SAMI – picturesque little village steeped in time. Meander around and then have a local meal at one of the many Tavernas.

 

Assos:
A quaint fishing village with a strong Venetian heritage. No cars are allowed on the main street.

Hire a boat and explore the coastline for cave swimming and calm pebble beach hideaways. Or hop across to Ithaca for the day.

 

Ithaca:
Known as the ‘home island’ of Ulysses – quaint and authentic. An overnight stay here does the trick.

Rent scooters and explore the island – it can be circumnavigated in 2 hours. The mountain roads are incredibly winding but offer up breathtaking vistas.

 

Traveller’s Tips
Prebook your fresh fish catches daily – demand exceeds supply.

Get to the local bakery early for your fresh bread.
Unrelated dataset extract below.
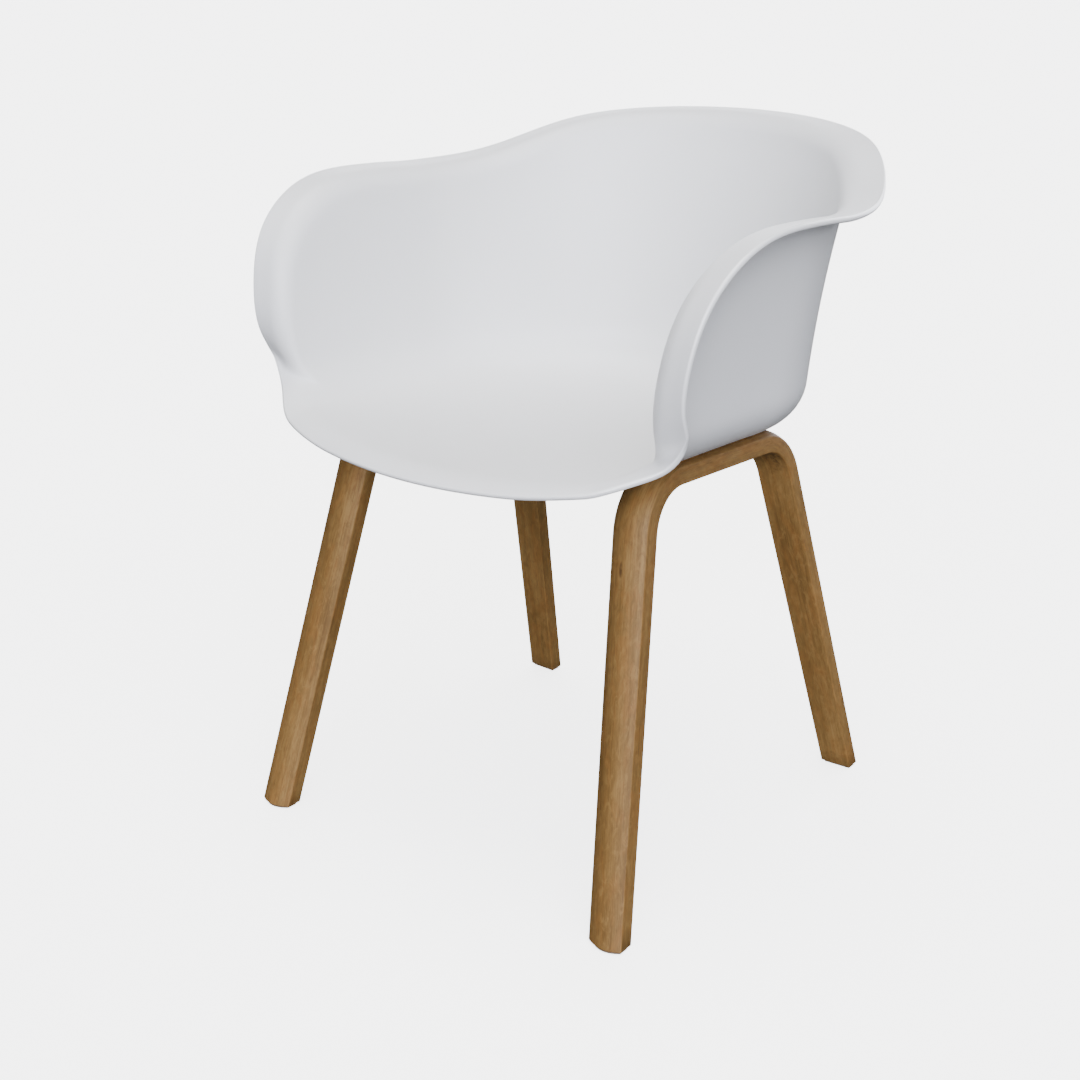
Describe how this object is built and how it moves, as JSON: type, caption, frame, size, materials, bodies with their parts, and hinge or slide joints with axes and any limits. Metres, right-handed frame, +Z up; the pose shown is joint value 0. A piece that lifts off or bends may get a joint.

Listen for the daily fruit and veg truck that canvasses up and down the main road selling freshly picked seasonal delights.

 LEFT TO RIGHT: Foki Beach in all its sunshine-filled, leisurely glory; A walk on the Lighthouse Trail; Taking in the landscape by scooter.


Favourite Trails

 

Lighthouse Trail:
The route takes you to both the original Venetian lighthouse and the modern one and then onto the ruins of an ancient pre–Christian Basilica. (6-8 century)
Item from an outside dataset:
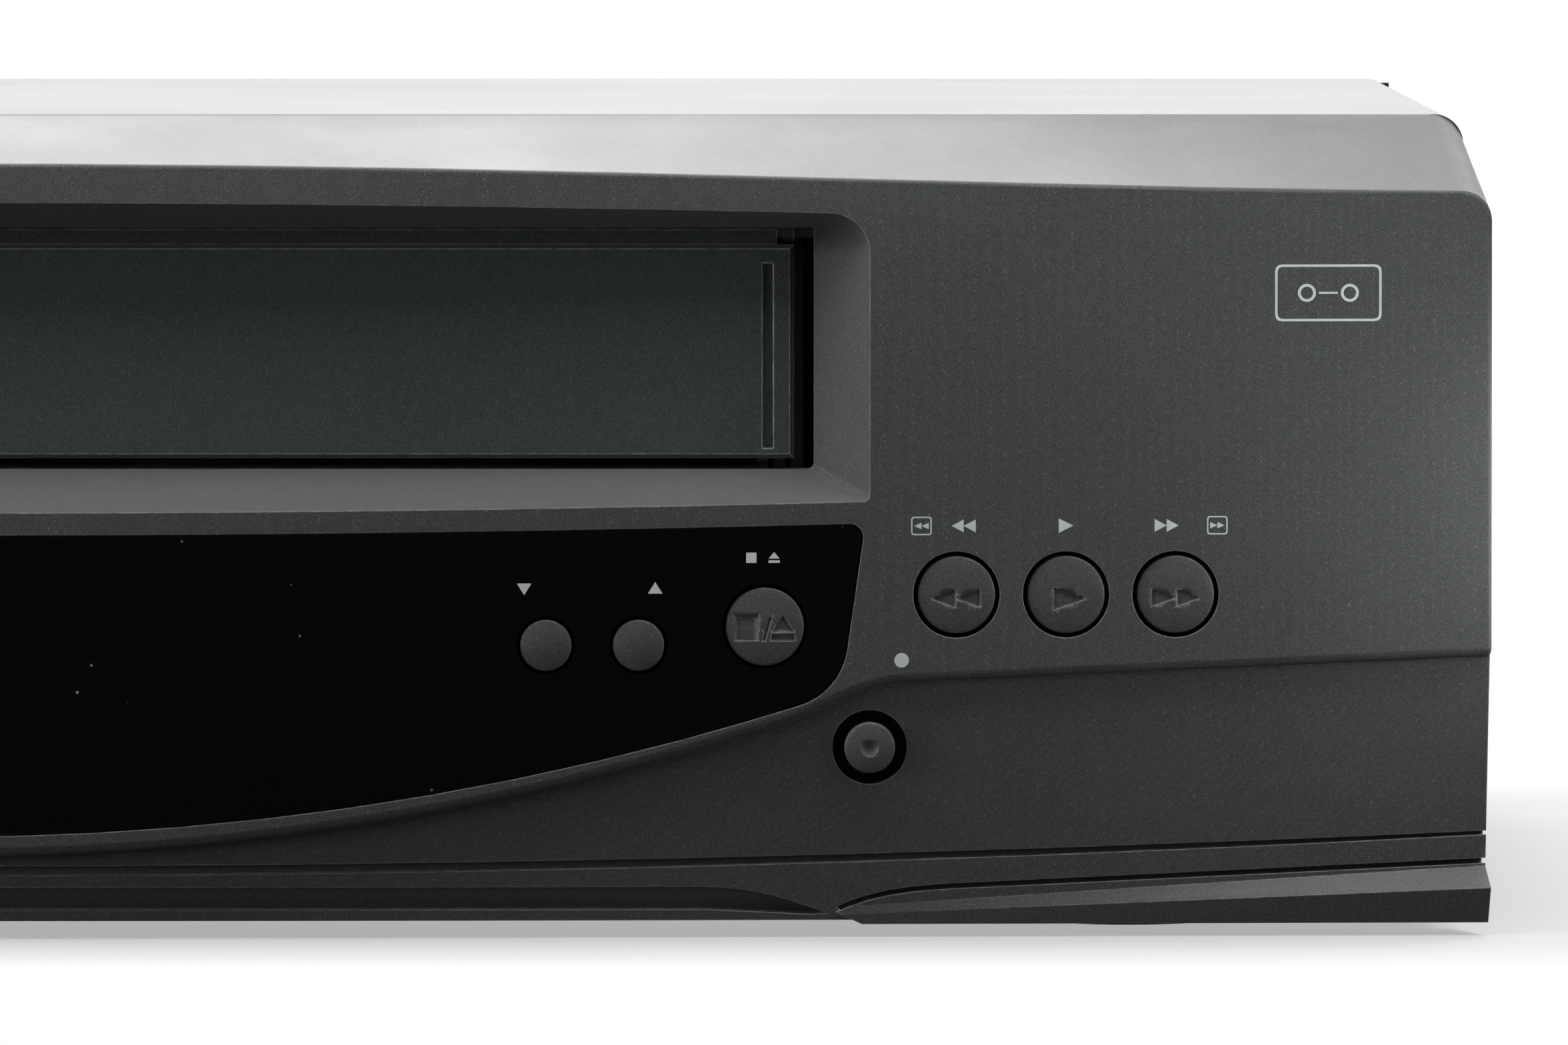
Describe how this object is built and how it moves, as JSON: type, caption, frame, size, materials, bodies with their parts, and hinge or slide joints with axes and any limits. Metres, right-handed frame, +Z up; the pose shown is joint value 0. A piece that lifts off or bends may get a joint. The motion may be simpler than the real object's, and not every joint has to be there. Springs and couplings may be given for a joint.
{
  "type": "video cassette recorder",
  "caption": "Front-loading video cassette recorder with a bowed front, sprung cassette flap, round keys and a tape deck with a two-stage cassette lift.",
  "frame": {"origin": "middle of the overall box at the foot of the feet, on the surface it stands on", "axes": "+Z up, -Y out of the front, +X to the right as seen from the front"},
  "size_m": [0.3598, 0.288, 0.0955],
  "materials": {
    "charcoal_plastic": "fine metallic spray finish",
    "flap_plastic": "fine metallic spray finish",
    "key_plastic": "satin",
    "black_acrylic": "polished",
    "black_plastic": "moulded",
    "white_plastic": "moulded",
    "ribbon_plastic": "satin",
    "sleeve_plastic": "shrink sleeve",
    "circuit_board": "paper laminate",
    "painted_steel": "fine textured paint",
    "zinc_steel": "zinc plated sheet",
    "bright_steel": "bright",
    "aluminium": "turned",
    "plated_brass": "nickel plated",
    "ferrite": "pressed",
    "tube_glass": "clear",
    "black_rubber": "moulded"
  },
  "bodies": {
    "chassis": {"front_bezel": "charcoal_plastic", "display_window": "black_acrylic", "flap_spring": "bright_steel", "tact_switches": "black_plastic", "front_board": "circuit_board", "display_tube": "tube_glass", "remote_receiver": "black_plastic", "front_ribbon": "ribbon_plastic", "top_cover": "painted_steel", "base_pan": "zinc_steel", "rear_panel": "painted_steel", "feet": "black_rubber", "screws": "bright_steel", "scart_sockets": "black_plastic", "phono_sockets": "plated_brass", "tuner": "zinc_steel", "mains_inlet": "black_plastic", "main_board": "circuit_board", "power_board": "circuit_board", "board_chips": "black_plastic", "capacitors": "sleeve_plastic", "switching_transformer": "ferrite", "mains_capacitor": "sleeve_plastic", "heat_sink": "aluminium", "deck_plate": "zinc_steel", "deck_frame_left": "zinc_steel", "deck_frame_right": "zinc_steel", "lower_drum": "aluminium", "capstan_bearing": "plated_brass", "drive_belt": "black_rubber", "erase_head": "bright_steel", "audio_control_head": "bright_steel", "loading_motor": "bright_steel"},
    "flap": {"cassette_flap": "flap_plastic"},
    "rewind": {"rewind_key": "key_plastic"},
    "play": {"play_key": "key_plastic"},
    "forward": {"forward_key": "key_plastic"},
    "record": {"record_key": "key_plastic"},
    "stop_eject": {"stop_eject_key": "key_plastic"},
    "channel_down": {"channel_down_key": "key_plastic"},
    "channel_up": {"channel_up_key": "key_plastic"},
    "standby": {"standby_key": "key_plastic"},
    "carriage": {"loading_carriage": "zinc_steel"},
    "basket": {"cassette_basket": "zinc_steel"},
    "pinion": {"carriage_pinion": "white_plastic"},
    "drum": {"upper_drum": "aluminium", "drum_rotor": "bright_steel"},
    "capstan": {"capstan": "bright_steel"},
    "clutch": {"clutch_pulley": "white_plastic"},
    "pinch_lever": {"pinch_arm": "bright_steel"},
    "roller": {"pinch_roller": "black_rubber"},
    "supply_reel": {"supply_reel_table": "white_plastic"},
    "take_up_reel": {"take_up_reel_table": "white_plastic"},
    "idler": {"idler_arm": "bright_steel"},
    "idler_wheel": {"idler_gear": "white_plastic"},
    "tension": {"tension_arm": "bright_steel"},
    "supply_post": {"supply_guide": "plated_brass"},
    "take_up_post": {"take_up_guide": "plated_brass"},
    "cam": {"cam_gear": "white_plastic"},
    "worm": {"loading_worm": "white_plastic"}
  },
  "joints": [
    {"name": "flap_hinge", "type": "hinge", "parent": "chassis", "child": "flap", "pos_m": [0, -0.1306, 0.0822], "axis": [1, 0, 0], "range_deg": [0, 84], "stiffness_Nm_per_rad": 0.012, "springref_deg": -14.32},
    {"name": "rewind_press", "type": "slide", "parent": "chassis", "child": "rewind", "axis": [0, 1, 0], "range_m": [0, 0.001], "stiffness_N_per_m": 400},
    {"name": "play_press", "type": "slide", "parent": "chassis", "child": "play", "axis": [0, 1, 0], "range_m": [0, 0.001], "stiffness_N_per_m": 400},
    {"name": "forward_press", "type": "slide", "parent": "chassis", "child": "forward", "axis": [0, 1, 0], "range_m": [0, 0.001], "stiffness_N_per_m": 400},
    {"name": "record_press", "type": "slide", "parent": "chassis", "child": "record", "axis": [0, 1, 0], "range_m": [0, 0.001], "stiffness_N_per_m": 400},
    {"name": "stop_eject_press", "type": "slide", "parent": "chassis", "child": "stop_eject", "axis": [0, 1, 0], "range_m": [0, 0.001], "stiffness_N_per_m": 400},
    {"name": "channel_down_press", "type": "slide", "parent": "chassis", "child": "channel_down", "axis": [0, 1, 0], "range_m": [0, 0.001], "stiffness_N_per_m": 400},
    {"name": "channel_up_press", "type": "slide", "parent": "chassis", "child": "channel_up", "axis": [0, 1, 0], "range_m": [0, 0.001], "stiffness_N_per_m": 400},
    {"name": "standby_press", "type": "slide", "parent": "chassis", "child": "standby", "axis": [0, 1, 0], "range_m": [0, 0.001], "stiffness_N_per_m": 400},
    {"name": "carriage_in", "type": "slide", "parent": "chassis", "child": "carriage", "axis": [0, 1, 0], "range_m": [0, 0.04]},
    {"name": "basket_down", "type": "slide", "parent": "carriage", "child": "basket", "axis": [0, 0, -1], "range_m": [0, 0.021]},
    {"name": "pinion_turn", "type": "hinge", "parent": "chassis", "child": "pinion", "pos_m": [0.0969, -0.0371, 0.0881], "axis": [1, 0, 0], "range_deg": [0, 511]},
    {"name": "drum_spin", "type": "hinge", "parent": "chassis", "child": "drum", "pos_m": [0, 0.07, 0.0276], "axis": [0.0872, 0, 0.9962], "continuous": true},
    {"name": "capstan_spin", "type": "hinge", "parent": "chassis", "child": "capstan", "pos_m": [0.062, 0.032, 0.0276], "axis": [0, 0, 1], "continuous": true},
    {"name": "clutch_spin", "type": "hinge", "parent": "chassis", "child": "clutch", "pos_m": [0, -0.0315, 0.0276], "axis": [0, 0, 1], "continuous": true},
    {"name": "pinch_swing", "type": "hinge", "parent": "chassis", "child": "pinch_lever", "pos_m": [0.088, 0.04, 0.0276], "axis": [0, 0, 1], "range_deg": [0, 35]},
    {"name": "roller_spin", "type": "hinge", "parent": "pinch_lever", "child": "roller", "pos_m": [0.07153, 0.04532, 0.0426], "axis": [0, 0, 1], "continuous": true},
    {"name": "supply_reel_spin", "type": "hinge", "parent": "chassis", "child": "supply_reel", "pos_m": [-0.046, -0.0315, 0.0276], "axis": [0, 0, 1], "continuous": true},
    {"name": "take_up_reel_spin", "type": "hinge", "parent": "chassis", "child": "take_up_reel", "pos_m": [0.046, -0.0315, 0.0276], "axis": [0, 0, 1], "continuous": true},
    {"name": "idler_swing", "type": "hinge", "parent": "chassis", "child": "idler", "pos_m": [0, -0.0315, 0.0276], "axis": [0, 0, 1], "range_deg": [-49, 49]},
    {"name": "idler_wheel_spin", "type": "hinge", "parent": "idler", "child": "idler_wheel", "pos_m": [0, -0.0092, 0.0276], "axis": [0, 0, 1], "continuous": true},
    {"name": "tension_swing", "type": "hinge", "parent": "chassis", "child": "tension", "pos_m": [-0.07, 0.0265, 0.0276], "axis": [0, 0, 1], "range_deg": [0, 22]},
    {"name": "supply_post_load", "type": "hinge", "parent": "chassis", "child": "supply_post", "pos_m": [-0.1, 0.031, 0.0276], "axis": [0, 0, 1], "range_deg": [0, 43]},
    {"name": "take_up_post_load", "type": "hinge", "parent": "chassis", "child": "take_up_post", "pos_m": [0.1, 0.031, 0.0276], "axis": [0, 0, -1], "range_deg": [0, 43]},
    {"name": "cam_turn", "type": "hinge", "parent": "chassis", "child": "cam", "pos_m": [-0.084, 0.0645, 0.0276], "axis": [0, 0, 1], "range_deg": [0, 200]},
    {"name": "worm_turn", "type": "hinge", "parent": "chassis", "child": "worm", "pos_m": [-0.084, 0.0838, 0.0331], "axis": [1, 0, 0], "range_deg": [0, 3600]}
  ],
  "couplings": [
    {"joint": "pinion_turn", "follows": "carriage_in", "rad_per_m": 222.22},
    {"joint": "clutch_spin", "follows": "capstan_spin", "ratio": 0.54167},
    {"joint": "idler_wheel_spin", "follows": "capstan_spin", "ratio": -0.45139},
    {"joint": "take_up_post_load", "follows": "supply_post_load", "ratio": 1},
    {"joint": "worm_turn", "follows": "cam_turn", "ratio": 18}
  ]
}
Easy hike through coastal cypress trees. Have a dip in the turquoise sea at the foot of the lighthouse.

 

Cypress Trail:
Meander from Foki Bay through ancient stone residences with abundant bougainvillaea to the top of St Gerasimos – an 18th-century church and on to an ancient olive press.

 

Grab a Bite to Eat Here:

 

Vassos:
Must pre-book. Excellent seafood.


Panormos Tavern:
brilliant local seafood and vibey Happy Hour


Theorora’s Café:
Quaint venue for great coffee and pastries


Taverna Foki:
Take the boat here, moor it and have a relaxed lunch.

 

Tassia:
The first restaurant in Fiscardo – the chef has published 2 cookery books on Kefalonia dishes.